Saturday, October 13th, 2007

Earlier this week I sent a remembrance of Michael Landon to the Landon Legacy Project which began last October 31 as a celebration of what would’ve been his 70th birthday. This year he would have been 71 on his favorite holiday. It doesn’t seem possible that Michael could ever be in his 70s. For me his image is frozen in time in the late 1970s and early 1980s. He was operating at full power in those years. Little House was at the top of the ratings, Father Murphy was coming, and Michael exhuded unshakable confidence that he knew all the answers to the big questions surrounding ultimate success in TV. He clearly knew a great deal about success in television and wasn’t afraid to share when asked.

“You can’t be all things to all people,” he was prone to say. “You’ve got to know your audience and give them what they want.” Michael did. He knew that for every person who had no interest in his shows that there was an equally large number of impassioned viewers who couldn’t get enough of what he was doing. Michael wanted only one point of view driving his shows. He didn’t believe in committees that would water down his message. His tireless conviction gave the millions who loved what Michael produced exactly what they wanted to see year after year after year.

With Bonanza, Little House, and Highway to Heaven still on cable and DVD he’s been touching the hearts of audiences for half a century. He knew his themes were timeless and he never backed away from them despite a general indifference to his work from within the Hollywood community. But after all the hip, trendy shows of the moment have come and gone we’re still watching Michael Landon. Even after his sudden passing on July 1, 1991, more than sixteen years later, audiences young and old are still tuned in and loving every sweet, funny, tearful moment. We all miss him, but he’s never far from view.

You can read other remembrances of Michael Landon and write one of your own at

Dean

The Process of Making Little House…2

Thursday, October 4th, 2007

Thanks for the nice comments about the initial “Process of Making” post.

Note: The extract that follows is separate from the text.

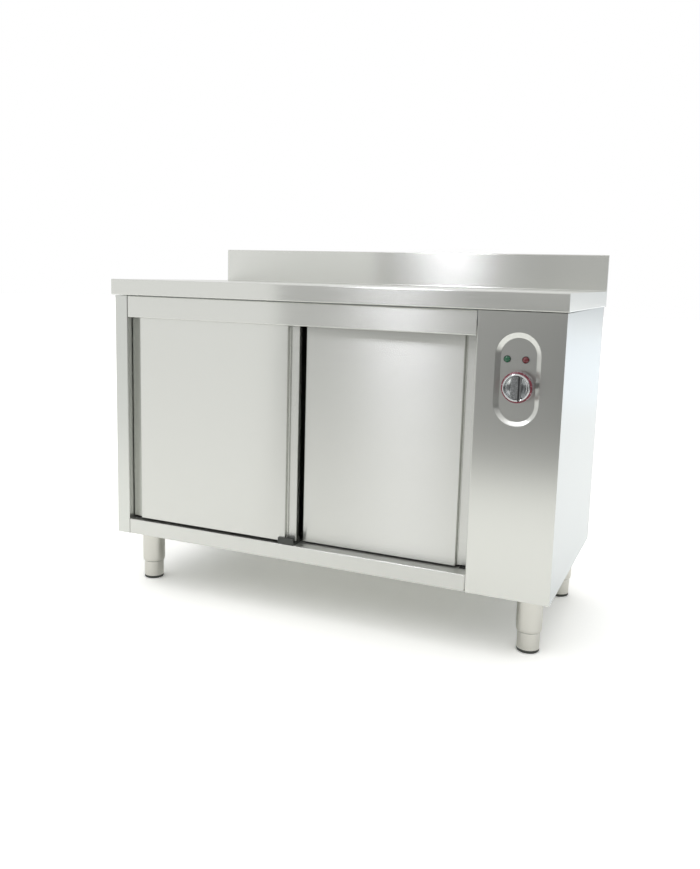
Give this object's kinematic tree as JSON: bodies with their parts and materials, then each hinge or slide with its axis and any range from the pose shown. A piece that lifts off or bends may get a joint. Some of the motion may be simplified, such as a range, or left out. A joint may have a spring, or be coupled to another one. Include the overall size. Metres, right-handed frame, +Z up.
{
  "type": "heated plate cabinet",
  "caption": "Stainless steel heated plate cabinet on adjustable legs, with a worktop and upstand, sliding doors in two lanes, and a control column with a sunken dial panel.",
  "frame": {"origin": "on the floor, under the middle of the worktop", "axes": "+X to the right as seen from the front, +Y to the back, +Z up"},
  "size_m": [1.2, 0.61, 0.941],
  "materials": {
    "worktop_steel": "brushed along its length",
    "panel_steel": "brushed",
    "column_steel": "brushed",
    "rail_steel": "brushed along its length",
    "door_steel": "brushed upright",
    "galvanised_steel": "galvanised",
    "tube_steel": "satin tube",
    "screw_steel": "bright",
    "black_nylon": "moulded",
    "black_rubber": "moulded",
    "white_nylon": "turned",
    "board_wood": "pressed board",
    "mineral_wool": "fibrous",
    "chromed_plastic": "bright chrome",
    "dial_aluminium": "satin with printed scale",
    "green_lens": "clear coloured lens",
    "red_lens": "clear coloured lens",
    "pale_plastic": "moulded",
    "copper_tube": "drawn tube",
    "motor_iron": "painted",
    "fan_aluminium": "stamped",
    "heater_steel": "scaled by heat"
  },
  "bodies": {
    "cabinet": {"worktop": "worktop_steel", "worktop_board": "board_wood", "worktop_stiffeners": "galvanised_steel", "left_side_panel": "panel_steel", "left_inner_panel": "panel_steel", "right_side_panel": "panel_steel", "control_column_front": "column_steel", "partition_panel": "panel_steel", "rear_panel": "panel_steel", "base_tray": "rail_steel", "leg_channels": "galvanised_steel", "top_fascia": "rail_steel", "door_track": "galvanised_steel", "ceiling_panel": "panel_steel", "insulation": "mineral_wool", "door_guide_block": "black_nylon", "door_stops": "black_rubber", "middle_shelf": "rail_steel", "shelf_supports": "rail_steel", "leg_tube_front_left": "tube_steel", "leg_tube_front_right": "tube_steel", "leg_tube_rear_left": "tube_steel", "leg_tube_rear_right": "tube_steel", "leg_bolts": "galvanised_steel", "panel_screws": "screw_steel", "dial_ring": "dial_aluminium", "thermostat_body": "pale_plastic", "thermostat_bulb": "copper_tube", "green_lamp": "green_lens", "red_lamp": "red_lens", "fan_housing": "galvanised_steel", "fan_motor": "motor_iron", "heater_element": "heater_steel", "safety_thermostat": "black_nylon", "terminal_block": "pale_plastic", "cable_gland": "black_nylon"},
    "left_door": {"left_door_skin": "door_steel", "left_door_liner": "door_steel", "left_door_core": "mineral_wool", "left_door_hangers": "galvanised_steel"},
    "right_door": {"right_door_skin": "door_steel", "right_door_liner": "door_steel", "right_door_core": "mineral_wool", "right_door_hangers": "galvanised_steel"},
    "left_roller_outer": {"left_door_roller_outer": "white_nylon"},
    "left_roller_inner": {"left_door_roller_inner": "white_nylon"},
    "right_roller_inner": {"right_door_roller_inner": "white_nylon"},
    "right_roller_outer": {"right_door_roller_outer": "white_nylon"},
    "knob": {"knob": "chromed_plastic", "thermostat_shaft": "screw_steel"},
    "fan": {"fan_wheel": "fan_aluminium"},
    "foot_front_left": {"foot_tube_front_left": "tube_steel", "foot_glide_front_left": "black_nylon"},
    "foot_front_right": {"foot_tube_front_right": "tube_steel", "foot_glide_front_right": "black_nylon"},
    "foot_rear_left": {"foot_tube_rear_left": "tube_steel", "foot_glide_rear_left": "black_nylon"},
    "foot_rear_right": {"foot_tube_rear_right": "tube_steel", "foot_glide_rear_right": "black_nylon"}
  },
  "joints": [
    {"name": "left_door_slide", "type": "slide", "parent": "cabinet", "child": "left_door", "axis": [1, 0, 0], "range_m": [0, 0.447]},
    {"name": "right_door_slide", "type": "slide", "parent": "cabinet", "child": "right_door", "axis": [-1, 0, 0], "range_m": [0, 0.447]},
    {"name": "left_roller_outer_roll", "type": "hinge", "parent": "left_door", "child": "left_roller_outer", "pos_m": [-0.459, -0.271, 0.7864], "axis": [0, 1, 0], "range_deg": [0, 3207]},
    {"name": "left_roller_inner_roll", "type": "hinge", "parent": "left_door", "child": "left_roller_inner", "pos_m": [-0.145, -0.271, 0.7864], "axis": [0, 1, 0], "range_deg": [0, 3207]},
    {"name": "right_roller_inner_roll", "type": "hinge", "parent": "right_door", "child": "right_roller_inner", "pos_m": [-0.011, -0.2385, 0.7864], "axis": [0, -1, 0], "range_deg": [0, 3207]},
    {"name": "right_roller_outer_roll", "type": "hinge", "parent": "right_door", "child": "right_roller_outer", "pos_m": [0.303, -0.2385, 0.7864], "axis": [0, -1, 0], "range_deg": [0, 3207]},
    {"name": "knob_turn", "type": "hinge", "parent": "cabinet", "child": "knob", "pos_m": [0.498, -0.29, 0.6355], "axis": [0, 1, 0], "range_deg": [0, 270]},
    {"name": "fan_spin", "type": "hinge", "parent": "cabinet", "child": "fan", "pos_m": [0.4462, 0.1, 0.363], "axis": [1, 0, 0], "continuous": true},
    {"name": "foot_front_left_adjust", "type": "slide", "parent": "cabinet", "child": "foot_front_left", "axis": [0, 0, -1], "range_m": [-0.01, 0.02]},
    {"name": "foot_front_right_adjust", "type": "slide", "parent": "cabinet", "child": "foot_front_right", "axis": [0, 0, -1], "range_m": [-0.01, 0.02]},
    {"name": "foot_rear_left_adjust", "type": "slide", "parent": "cabinet", "child": "foot_rear_left", "axis": [0, 0, -1], "range_m": [-0.01, 0.02]},
    {"name": "foot_rear_right_adjust", "type": "slide", "parent": "cabinet", "child": "foot_rear_right", "axis": [0, 0, -1], "range_m": [-0.01, 0.02]}
  ],
  "couplings": [
    {"joint": "left_roller_outer_roll", "follows": "left_door_slide", "rad_per_m": 125},
    {"joint": "left_roller_inner_roll", "follows": "left_door_slide", "rad_per_m": 125},
    {"joint": "right_roller_inner_roll", "follows": "right_door_slide", "rad_per_m": 125},
    {"joint": "right_roller_outer_roll", "follows": "right_door_slide", "rad_per_m": 125}
  ]
}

When I came into the Little House world in May of 1979 at the beginning of season six the show was a well oiled machine. Michael Landon was in total control and the entire company was on the same page with him. Having never worked on a series before I didn’t have any meaningful frame of reference but there was no doubt that this group was happy and worked well together. I’ll never forget that first morning…May 22, 1979. It was a Monday morning…the first day of shooting for the new season. That previous weekend I had celebrated my 23rd birthday and graduated from University of the Pacific in Stockton, CA. Two days later I’m on the set of one of the biggest shows on television.

I remember being driven in one of the company vans from the parking lot at Big Sky Ranch up to the company staging area, which that day was at the place where the Ingalls “Little House” and barn was built. I was blown away by the number of vehicles and the size of the crew…there were more than seventy on the crew and probably 10 big units that included camera trucks, grip trucks, mobile dress rooms, a make up trailer, wardrobe truck, livestock transport, catering, props, and personnel transport. All the vehicles were branded with a logo for a company called Movie Wheels and the biggest of the trucks had billboard signage on the sides which said “Watch Little House on NBC, Monday’s at 8 PM”. I had arrived and it all looked amazing.

The second assistant director met me when I got out of the van and showed me to the Honey Wagon which contained all the actors’ dressing rooms. Seeing your name on a dressing room door for the first time is a big moment for any actor…this wasn’t my first time…that happened on THE STREETS OF SAN FRANCISCO during the summer of 1978…but that was just one day…this was going to be my professional home for the next five years.

Hanging inside the dressing room was my costume. Several weeks earlier I had met with the men’s costumer, Mike Termini, for fittings at Western Costume near Paramount Studios in Hollywood. There we had picked out shirts, pants, belts, and of course a number of hats. All of these things needed to be approved by Michael Landon. Mike and I drove to MGM Studios to meet with Michael in person. When I went into his office with Mike he was sitting behind his desk writing. I got up very enthusiastically and came around the desk to shake my hand. It was surreal. We proceeded to go through the wardrobe and Michael approved everything very quickly. But when it came to the hat he took his time. “A man has got to have the right hat,” he said, “because the hat tells us all about who that man is.” I had never thought about hats in that way. I’d worn cowboy hats for years, but mine had always been shaped like my grandfather’s hats, because I wanted to be like him. Michael knew he wanted my hat to be like Dan Blocker’s BONANZA hat because he wanted Almanzo to be simple and honest like Dan’s character, Hoss.

That round simple hat was waiting for me in the dressing room. I changed into my costume for the first time and headed off to the make up trailer where I would meet Whitey Snyder and Hank Edds. Whitey would apply the initial make up to set the look. While he was working on my face the door to the trailer swung open and there was a little girl in pig tails wearing a calico dress. I knew that I was going to eventually become Melissa Gilbert’s TV husband…she was so young…just 15 at the time…that whole idea of being married to her…even pretend married seemed bizzare. She welcomed me with a blur of energy, talking a mile a minute. Melissa, then and now, is a person who comes into a room and takes her space. How was I going to keep up with her? I was going to find out for the first time in a matter of moments.

More later…

Dean

Legacy Documentaries is moving

Thursday, October 4th, 2007

This week Legacy Documentaries is moving to a new, larger home at the Santa Monica Airport…our new space will be quite an upgrade for us and we look forward to being able to work more effectively for our present and future clients. Having the right space can make doing creative work much more fun…and we’re looking forward to having lots of fun in the years ahead.